**DATA BLOCK**

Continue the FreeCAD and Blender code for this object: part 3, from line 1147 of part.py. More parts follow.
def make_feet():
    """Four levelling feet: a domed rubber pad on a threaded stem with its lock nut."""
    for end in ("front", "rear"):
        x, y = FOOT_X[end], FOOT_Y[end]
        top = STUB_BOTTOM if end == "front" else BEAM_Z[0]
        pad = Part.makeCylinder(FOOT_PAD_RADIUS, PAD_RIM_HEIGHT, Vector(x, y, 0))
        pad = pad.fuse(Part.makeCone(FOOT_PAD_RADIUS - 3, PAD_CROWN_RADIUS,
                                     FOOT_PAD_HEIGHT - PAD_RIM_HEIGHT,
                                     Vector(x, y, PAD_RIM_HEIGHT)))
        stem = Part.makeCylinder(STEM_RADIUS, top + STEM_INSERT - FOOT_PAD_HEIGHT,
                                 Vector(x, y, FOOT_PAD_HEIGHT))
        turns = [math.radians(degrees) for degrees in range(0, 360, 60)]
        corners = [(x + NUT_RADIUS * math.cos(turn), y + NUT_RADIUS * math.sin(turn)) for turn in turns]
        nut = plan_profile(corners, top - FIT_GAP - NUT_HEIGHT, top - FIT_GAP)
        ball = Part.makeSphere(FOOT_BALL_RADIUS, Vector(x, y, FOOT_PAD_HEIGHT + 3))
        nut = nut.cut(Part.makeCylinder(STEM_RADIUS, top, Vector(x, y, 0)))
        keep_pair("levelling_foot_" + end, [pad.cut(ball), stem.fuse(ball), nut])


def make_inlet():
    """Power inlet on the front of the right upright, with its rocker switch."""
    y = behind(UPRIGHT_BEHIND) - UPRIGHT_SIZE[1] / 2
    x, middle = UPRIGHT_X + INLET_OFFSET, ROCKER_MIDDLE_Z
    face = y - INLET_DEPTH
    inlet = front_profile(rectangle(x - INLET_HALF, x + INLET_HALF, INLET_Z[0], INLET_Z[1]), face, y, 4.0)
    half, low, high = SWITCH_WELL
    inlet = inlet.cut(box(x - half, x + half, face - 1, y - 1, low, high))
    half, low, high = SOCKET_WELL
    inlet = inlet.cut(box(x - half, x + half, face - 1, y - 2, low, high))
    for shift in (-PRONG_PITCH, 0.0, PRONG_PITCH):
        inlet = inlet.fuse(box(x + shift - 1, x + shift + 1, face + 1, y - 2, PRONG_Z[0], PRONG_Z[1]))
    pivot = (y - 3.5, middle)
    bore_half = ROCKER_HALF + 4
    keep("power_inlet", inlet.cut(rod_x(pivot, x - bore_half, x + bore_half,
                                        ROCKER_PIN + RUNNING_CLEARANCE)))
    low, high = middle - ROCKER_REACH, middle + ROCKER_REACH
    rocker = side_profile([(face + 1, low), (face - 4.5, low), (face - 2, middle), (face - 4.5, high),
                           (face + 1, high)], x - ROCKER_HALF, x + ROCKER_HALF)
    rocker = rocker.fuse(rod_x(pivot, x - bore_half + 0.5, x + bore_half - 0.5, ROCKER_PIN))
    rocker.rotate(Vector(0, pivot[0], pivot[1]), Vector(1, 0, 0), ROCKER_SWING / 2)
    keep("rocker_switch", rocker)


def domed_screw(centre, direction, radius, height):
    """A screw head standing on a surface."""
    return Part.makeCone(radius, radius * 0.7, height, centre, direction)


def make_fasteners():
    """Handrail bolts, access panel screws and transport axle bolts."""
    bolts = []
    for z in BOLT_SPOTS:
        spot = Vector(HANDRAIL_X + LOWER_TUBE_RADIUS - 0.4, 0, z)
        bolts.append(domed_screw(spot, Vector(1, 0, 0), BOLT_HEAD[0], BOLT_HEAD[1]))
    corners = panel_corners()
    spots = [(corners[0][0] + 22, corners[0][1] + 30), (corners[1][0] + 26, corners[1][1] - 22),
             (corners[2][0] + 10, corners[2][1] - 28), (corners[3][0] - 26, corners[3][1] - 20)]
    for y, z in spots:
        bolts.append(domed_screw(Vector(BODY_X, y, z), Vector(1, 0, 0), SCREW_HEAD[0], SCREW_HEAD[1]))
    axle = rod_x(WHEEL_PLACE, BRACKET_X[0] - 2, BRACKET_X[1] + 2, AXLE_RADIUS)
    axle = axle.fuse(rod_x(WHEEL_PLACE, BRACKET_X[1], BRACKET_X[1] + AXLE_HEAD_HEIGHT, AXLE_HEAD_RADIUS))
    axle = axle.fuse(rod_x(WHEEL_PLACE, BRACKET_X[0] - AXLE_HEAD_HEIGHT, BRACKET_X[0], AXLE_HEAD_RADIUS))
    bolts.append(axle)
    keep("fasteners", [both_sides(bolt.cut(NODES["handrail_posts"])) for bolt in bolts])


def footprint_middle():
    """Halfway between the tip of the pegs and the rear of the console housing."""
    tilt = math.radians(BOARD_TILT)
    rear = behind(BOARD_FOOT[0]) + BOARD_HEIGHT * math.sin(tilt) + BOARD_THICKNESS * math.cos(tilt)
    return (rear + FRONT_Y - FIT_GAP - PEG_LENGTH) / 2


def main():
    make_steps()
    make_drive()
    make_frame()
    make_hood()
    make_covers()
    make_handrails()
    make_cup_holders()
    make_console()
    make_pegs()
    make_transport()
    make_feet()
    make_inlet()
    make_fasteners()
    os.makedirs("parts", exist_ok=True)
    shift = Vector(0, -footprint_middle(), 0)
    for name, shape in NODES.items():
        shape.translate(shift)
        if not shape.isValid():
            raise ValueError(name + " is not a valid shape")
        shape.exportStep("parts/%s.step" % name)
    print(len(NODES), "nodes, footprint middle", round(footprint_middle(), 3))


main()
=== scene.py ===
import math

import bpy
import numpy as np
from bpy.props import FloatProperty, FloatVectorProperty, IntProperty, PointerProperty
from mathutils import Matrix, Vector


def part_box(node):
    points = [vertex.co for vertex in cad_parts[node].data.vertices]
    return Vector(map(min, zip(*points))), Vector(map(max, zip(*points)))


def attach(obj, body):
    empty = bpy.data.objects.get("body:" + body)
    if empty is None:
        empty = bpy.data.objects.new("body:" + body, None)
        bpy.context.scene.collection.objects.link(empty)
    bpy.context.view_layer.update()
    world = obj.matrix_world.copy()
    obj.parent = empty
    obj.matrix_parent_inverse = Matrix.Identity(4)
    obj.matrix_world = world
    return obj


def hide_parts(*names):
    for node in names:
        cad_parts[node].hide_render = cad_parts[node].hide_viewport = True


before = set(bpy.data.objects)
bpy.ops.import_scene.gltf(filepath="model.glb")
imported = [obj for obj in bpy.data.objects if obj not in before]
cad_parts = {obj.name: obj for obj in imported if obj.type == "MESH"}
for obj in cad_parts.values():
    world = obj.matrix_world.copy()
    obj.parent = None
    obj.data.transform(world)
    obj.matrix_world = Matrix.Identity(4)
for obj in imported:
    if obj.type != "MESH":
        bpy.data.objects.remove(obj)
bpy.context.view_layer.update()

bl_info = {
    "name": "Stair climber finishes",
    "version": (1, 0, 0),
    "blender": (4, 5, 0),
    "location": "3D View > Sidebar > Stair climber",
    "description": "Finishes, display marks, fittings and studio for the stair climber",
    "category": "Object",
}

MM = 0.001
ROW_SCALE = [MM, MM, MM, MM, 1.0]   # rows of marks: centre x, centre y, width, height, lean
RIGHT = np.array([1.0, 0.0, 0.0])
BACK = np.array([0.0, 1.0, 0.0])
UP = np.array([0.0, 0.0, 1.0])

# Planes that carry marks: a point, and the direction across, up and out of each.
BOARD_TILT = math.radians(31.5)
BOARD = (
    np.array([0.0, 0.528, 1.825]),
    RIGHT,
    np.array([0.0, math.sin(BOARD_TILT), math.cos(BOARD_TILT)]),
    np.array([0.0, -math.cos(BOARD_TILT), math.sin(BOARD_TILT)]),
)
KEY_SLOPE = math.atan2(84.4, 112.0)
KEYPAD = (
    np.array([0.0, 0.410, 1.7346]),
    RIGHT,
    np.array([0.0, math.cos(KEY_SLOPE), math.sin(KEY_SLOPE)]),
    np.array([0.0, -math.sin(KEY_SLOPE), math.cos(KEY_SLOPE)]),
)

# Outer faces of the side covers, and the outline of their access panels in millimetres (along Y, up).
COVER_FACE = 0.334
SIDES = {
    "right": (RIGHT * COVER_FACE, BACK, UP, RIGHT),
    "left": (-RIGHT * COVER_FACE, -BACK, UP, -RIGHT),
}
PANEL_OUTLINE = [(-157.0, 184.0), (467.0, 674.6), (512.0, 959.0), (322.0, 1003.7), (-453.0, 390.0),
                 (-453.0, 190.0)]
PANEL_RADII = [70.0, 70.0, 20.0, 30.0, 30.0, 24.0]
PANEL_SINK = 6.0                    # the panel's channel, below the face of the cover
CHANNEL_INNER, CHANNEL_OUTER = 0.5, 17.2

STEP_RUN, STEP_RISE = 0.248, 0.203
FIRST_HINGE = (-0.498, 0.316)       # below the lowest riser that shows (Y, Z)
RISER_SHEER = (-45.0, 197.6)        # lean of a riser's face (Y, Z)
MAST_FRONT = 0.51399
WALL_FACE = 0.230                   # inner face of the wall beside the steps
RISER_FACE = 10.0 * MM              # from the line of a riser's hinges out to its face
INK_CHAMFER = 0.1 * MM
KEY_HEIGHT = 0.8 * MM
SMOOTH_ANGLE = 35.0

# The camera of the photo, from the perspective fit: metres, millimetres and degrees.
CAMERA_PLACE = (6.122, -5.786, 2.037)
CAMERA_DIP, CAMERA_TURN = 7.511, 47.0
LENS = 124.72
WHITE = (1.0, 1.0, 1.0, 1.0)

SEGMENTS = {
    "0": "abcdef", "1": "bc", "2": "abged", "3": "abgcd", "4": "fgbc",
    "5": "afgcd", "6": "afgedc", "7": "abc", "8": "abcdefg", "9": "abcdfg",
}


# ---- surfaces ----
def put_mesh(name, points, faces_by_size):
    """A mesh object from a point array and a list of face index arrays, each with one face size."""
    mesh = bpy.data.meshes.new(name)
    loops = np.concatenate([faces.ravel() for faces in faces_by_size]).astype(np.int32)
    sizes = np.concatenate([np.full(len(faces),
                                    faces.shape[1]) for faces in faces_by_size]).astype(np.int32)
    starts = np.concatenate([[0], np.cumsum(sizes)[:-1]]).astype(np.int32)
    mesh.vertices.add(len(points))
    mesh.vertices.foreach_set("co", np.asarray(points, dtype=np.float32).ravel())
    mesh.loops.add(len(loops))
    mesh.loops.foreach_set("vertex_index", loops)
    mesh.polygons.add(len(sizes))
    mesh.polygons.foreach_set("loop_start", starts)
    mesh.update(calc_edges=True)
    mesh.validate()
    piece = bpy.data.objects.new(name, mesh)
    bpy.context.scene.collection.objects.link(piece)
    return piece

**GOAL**
Print exactly the lines from the one containing "obj.parent = None" to the one containing "UP = np.array([0.0, 0.0, 1.0])", both included, and nothing else.

**RESULT FOR THIS TASK**
    obj.parent = None
    obj.data.transform(world)
    obj.matrix_world = Matrix.Identity(4)
for obj in imported:
    if obj.type != "MESH":
        bpy.data.objects.remove(obj)
bpy.context.view_layer.update()

bl_info = {
    "name": "Stair climber finishes",
    "version": (1, 0, 0),
    "blender": (4, 5, 0),
    "location": "3D View > Sidebar > Stair climber",
    "description": "Finishes, display marks, fittings and studio for the stair climber",
    "category": "Object",
}

MM = 0.001
ROW_SCALE = [MM, MM, MM, MM, 1.0]   # rows of marks: centre x, centre y, width, height, lean
RIGHT = np.array([1.0, 0.0, 0.0])
BACK = np.array([0.0, 1.0, 0.0])
UP = np.array([0.0, 0.0, 1.0])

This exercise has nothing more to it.